[DATA PROVIDED start]

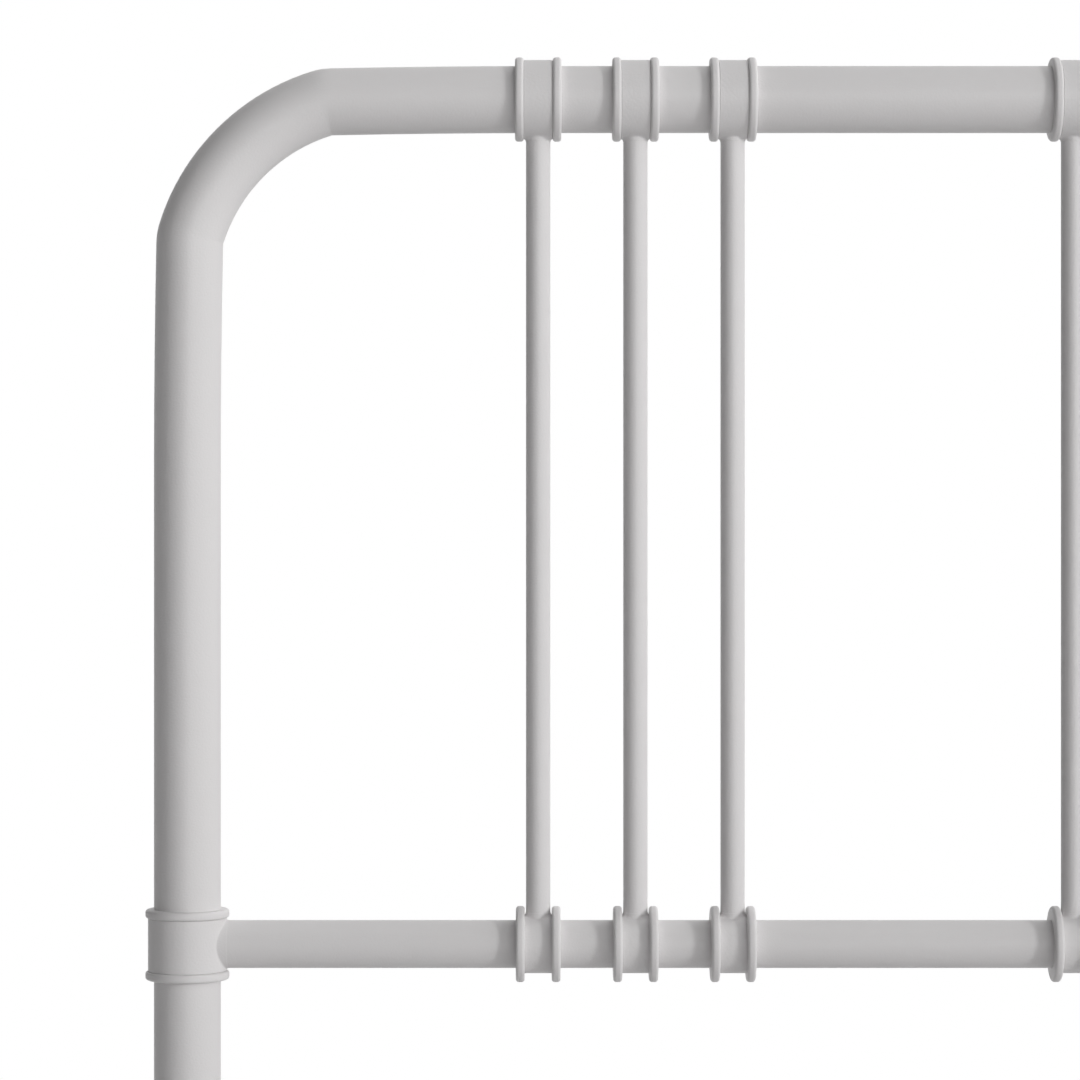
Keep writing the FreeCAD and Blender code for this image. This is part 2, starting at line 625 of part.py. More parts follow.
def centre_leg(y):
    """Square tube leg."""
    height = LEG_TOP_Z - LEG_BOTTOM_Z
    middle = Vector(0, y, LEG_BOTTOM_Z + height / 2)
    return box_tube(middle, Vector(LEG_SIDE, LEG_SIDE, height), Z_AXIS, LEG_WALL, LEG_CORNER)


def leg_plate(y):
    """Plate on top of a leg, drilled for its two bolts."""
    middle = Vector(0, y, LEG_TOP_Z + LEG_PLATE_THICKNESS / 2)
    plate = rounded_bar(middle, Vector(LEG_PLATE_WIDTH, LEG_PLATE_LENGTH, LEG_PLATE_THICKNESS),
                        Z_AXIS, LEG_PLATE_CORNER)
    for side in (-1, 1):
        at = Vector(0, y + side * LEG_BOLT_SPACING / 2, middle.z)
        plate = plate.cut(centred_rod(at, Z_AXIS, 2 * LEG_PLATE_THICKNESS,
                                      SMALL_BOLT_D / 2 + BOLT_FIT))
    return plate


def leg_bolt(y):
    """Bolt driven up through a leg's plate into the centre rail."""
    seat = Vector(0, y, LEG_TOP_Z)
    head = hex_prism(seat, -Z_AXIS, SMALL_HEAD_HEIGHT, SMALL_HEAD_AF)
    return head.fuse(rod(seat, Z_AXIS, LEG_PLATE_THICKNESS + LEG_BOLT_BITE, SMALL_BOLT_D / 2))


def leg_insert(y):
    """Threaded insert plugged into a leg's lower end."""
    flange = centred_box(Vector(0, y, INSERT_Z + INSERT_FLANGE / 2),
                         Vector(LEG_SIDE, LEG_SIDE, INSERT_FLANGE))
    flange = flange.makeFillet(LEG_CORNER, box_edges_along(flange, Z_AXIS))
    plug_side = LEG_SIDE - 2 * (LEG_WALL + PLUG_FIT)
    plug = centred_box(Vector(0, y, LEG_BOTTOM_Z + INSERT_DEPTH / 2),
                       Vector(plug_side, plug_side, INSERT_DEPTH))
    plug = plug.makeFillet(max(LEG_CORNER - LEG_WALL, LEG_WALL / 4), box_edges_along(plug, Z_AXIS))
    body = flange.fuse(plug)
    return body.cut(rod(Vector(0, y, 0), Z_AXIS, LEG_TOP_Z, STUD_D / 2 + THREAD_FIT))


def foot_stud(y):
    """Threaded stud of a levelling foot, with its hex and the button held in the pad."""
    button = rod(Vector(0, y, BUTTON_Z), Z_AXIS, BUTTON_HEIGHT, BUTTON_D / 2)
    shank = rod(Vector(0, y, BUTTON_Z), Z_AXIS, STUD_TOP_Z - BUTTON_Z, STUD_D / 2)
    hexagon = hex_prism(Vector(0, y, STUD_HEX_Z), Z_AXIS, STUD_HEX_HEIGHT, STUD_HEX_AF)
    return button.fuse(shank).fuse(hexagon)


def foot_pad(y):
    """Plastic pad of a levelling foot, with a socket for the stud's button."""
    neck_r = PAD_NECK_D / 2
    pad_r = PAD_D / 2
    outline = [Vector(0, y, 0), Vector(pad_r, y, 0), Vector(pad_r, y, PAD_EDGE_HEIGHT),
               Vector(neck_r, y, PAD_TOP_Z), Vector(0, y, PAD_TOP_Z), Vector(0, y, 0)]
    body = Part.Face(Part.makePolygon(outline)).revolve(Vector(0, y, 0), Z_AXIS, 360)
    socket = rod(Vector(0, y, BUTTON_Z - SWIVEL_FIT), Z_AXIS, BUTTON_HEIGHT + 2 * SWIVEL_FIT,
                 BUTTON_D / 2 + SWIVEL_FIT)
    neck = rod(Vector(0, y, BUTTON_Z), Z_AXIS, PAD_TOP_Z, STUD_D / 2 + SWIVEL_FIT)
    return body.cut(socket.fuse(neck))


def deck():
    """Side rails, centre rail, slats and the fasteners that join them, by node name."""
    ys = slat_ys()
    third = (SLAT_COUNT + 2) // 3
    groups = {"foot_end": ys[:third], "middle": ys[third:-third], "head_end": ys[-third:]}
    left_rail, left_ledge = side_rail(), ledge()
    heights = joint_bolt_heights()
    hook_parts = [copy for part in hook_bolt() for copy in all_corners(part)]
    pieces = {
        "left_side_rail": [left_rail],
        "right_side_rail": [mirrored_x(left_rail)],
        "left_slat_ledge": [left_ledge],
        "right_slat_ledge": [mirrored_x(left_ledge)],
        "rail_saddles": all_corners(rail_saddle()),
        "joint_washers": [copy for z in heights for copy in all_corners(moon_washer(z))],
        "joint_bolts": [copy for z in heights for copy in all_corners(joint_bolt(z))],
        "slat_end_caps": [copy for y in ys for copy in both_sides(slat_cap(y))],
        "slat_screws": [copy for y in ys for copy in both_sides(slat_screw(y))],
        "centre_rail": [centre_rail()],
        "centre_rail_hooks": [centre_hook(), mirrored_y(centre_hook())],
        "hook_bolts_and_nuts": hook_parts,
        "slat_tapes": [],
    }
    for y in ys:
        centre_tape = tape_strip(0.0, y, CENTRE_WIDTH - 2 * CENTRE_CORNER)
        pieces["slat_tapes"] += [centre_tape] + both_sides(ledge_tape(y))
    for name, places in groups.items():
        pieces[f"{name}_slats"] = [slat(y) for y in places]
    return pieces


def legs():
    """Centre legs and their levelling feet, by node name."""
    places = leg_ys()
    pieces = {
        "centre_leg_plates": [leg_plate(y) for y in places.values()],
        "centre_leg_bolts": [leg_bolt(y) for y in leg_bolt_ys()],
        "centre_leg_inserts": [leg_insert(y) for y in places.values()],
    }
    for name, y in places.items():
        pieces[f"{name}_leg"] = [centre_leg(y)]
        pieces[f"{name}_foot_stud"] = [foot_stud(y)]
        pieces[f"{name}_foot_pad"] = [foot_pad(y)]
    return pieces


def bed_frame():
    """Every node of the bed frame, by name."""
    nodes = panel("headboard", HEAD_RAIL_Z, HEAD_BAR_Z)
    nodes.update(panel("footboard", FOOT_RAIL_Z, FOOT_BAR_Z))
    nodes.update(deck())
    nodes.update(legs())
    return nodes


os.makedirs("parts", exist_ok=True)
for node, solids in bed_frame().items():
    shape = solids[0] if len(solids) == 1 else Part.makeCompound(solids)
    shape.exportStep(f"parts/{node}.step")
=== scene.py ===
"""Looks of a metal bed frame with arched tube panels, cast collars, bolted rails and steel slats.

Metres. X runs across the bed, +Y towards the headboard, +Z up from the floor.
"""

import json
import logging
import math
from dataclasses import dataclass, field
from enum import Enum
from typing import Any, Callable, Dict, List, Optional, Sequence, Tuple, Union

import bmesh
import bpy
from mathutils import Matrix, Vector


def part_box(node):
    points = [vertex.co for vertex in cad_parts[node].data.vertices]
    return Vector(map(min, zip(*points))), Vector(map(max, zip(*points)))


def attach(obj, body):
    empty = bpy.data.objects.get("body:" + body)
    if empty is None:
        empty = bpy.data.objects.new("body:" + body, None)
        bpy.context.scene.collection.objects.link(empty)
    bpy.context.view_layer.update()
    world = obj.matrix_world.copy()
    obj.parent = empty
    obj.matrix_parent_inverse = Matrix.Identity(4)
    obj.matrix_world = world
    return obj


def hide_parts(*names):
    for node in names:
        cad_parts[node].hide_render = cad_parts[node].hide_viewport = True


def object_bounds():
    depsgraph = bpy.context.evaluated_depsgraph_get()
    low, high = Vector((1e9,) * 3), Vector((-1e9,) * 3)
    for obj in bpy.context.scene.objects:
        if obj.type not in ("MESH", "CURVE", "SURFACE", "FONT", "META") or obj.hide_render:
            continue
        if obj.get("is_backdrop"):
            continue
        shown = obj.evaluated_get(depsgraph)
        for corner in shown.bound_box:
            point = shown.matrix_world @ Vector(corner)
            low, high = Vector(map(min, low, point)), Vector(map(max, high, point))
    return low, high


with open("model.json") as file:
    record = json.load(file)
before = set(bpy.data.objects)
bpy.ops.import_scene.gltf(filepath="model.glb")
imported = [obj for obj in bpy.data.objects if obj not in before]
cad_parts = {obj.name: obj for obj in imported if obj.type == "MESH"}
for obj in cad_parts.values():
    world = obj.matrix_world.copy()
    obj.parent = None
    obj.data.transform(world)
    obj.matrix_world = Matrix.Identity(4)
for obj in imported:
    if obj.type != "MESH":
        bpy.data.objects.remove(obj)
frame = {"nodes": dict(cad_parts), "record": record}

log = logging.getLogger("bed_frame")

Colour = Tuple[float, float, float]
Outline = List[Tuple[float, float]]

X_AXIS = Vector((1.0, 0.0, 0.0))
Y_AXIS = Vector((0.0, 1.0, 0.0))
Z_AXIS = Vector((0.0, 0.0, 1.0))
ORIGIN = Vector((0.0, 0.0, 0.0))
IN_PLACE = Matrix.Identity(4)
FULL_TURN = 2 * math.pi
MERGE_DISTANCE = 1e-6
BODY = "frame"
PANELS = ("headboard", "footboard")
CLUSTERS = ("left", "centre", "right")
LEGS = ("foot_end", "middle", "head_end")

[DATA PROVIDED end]

== SET EXERCISE ==
The required output is the exact run of lines from the beginning of the listing above to the line that contains "Z_AXIS, LEG_WALL, LEG_CORNER)", inclusive of both.

== RESULT ==
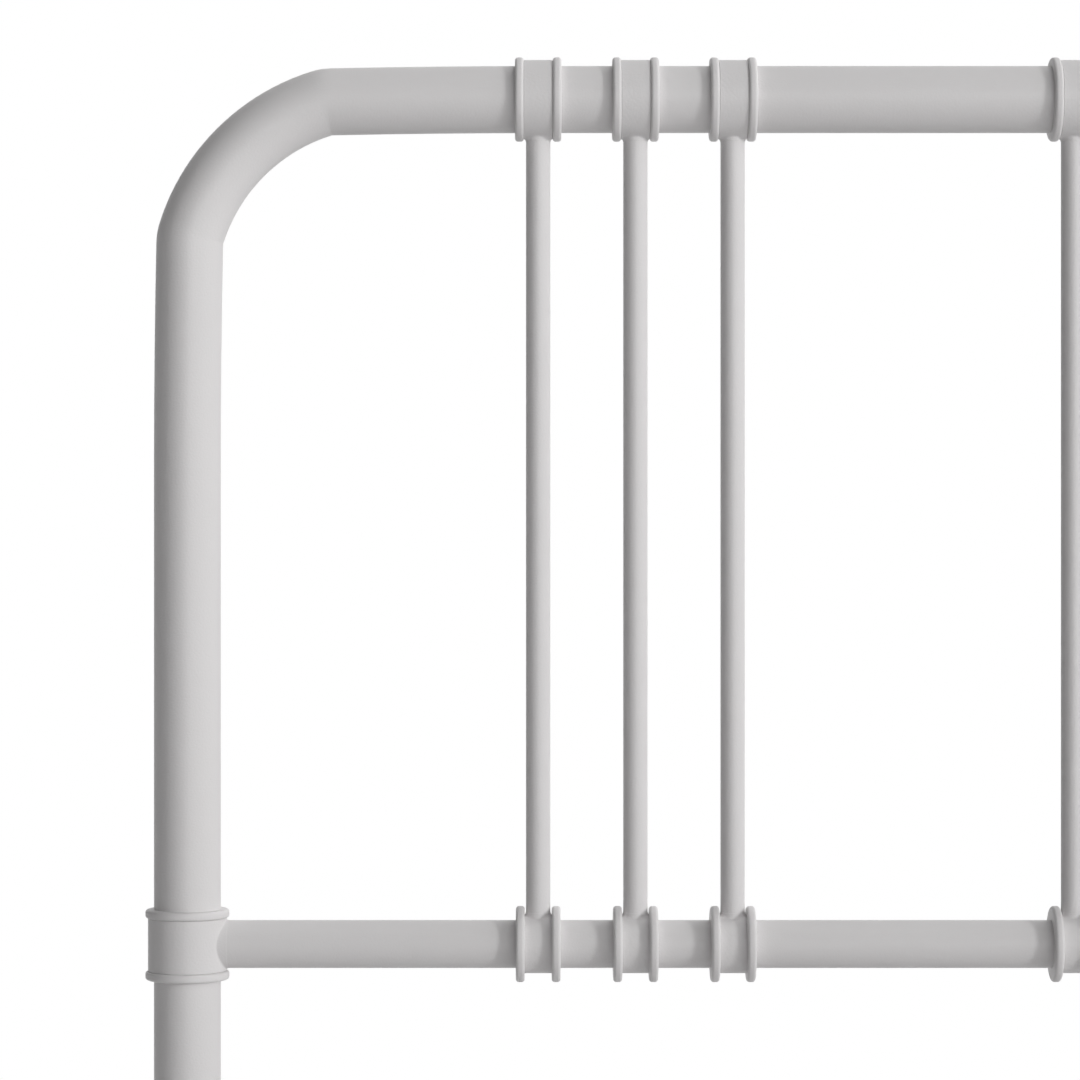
Keep writing the FreeCAD and Blender code for this image. This is part 2, starting at line 625 of part.py. More parts follow.
def centre_leg(y):
    """Square tube leg."""
    height = LEG_TOP_Z - LEG_BOTTOM_Z
    middle = Vector(0, y, LEG_BOTTOM_Z + height / 2)
    return box_tube(middle, Vector(LEG_SIDE, LEG_SIDE, height), Z_AXIS, LEG_WALL, LEG_CORNER)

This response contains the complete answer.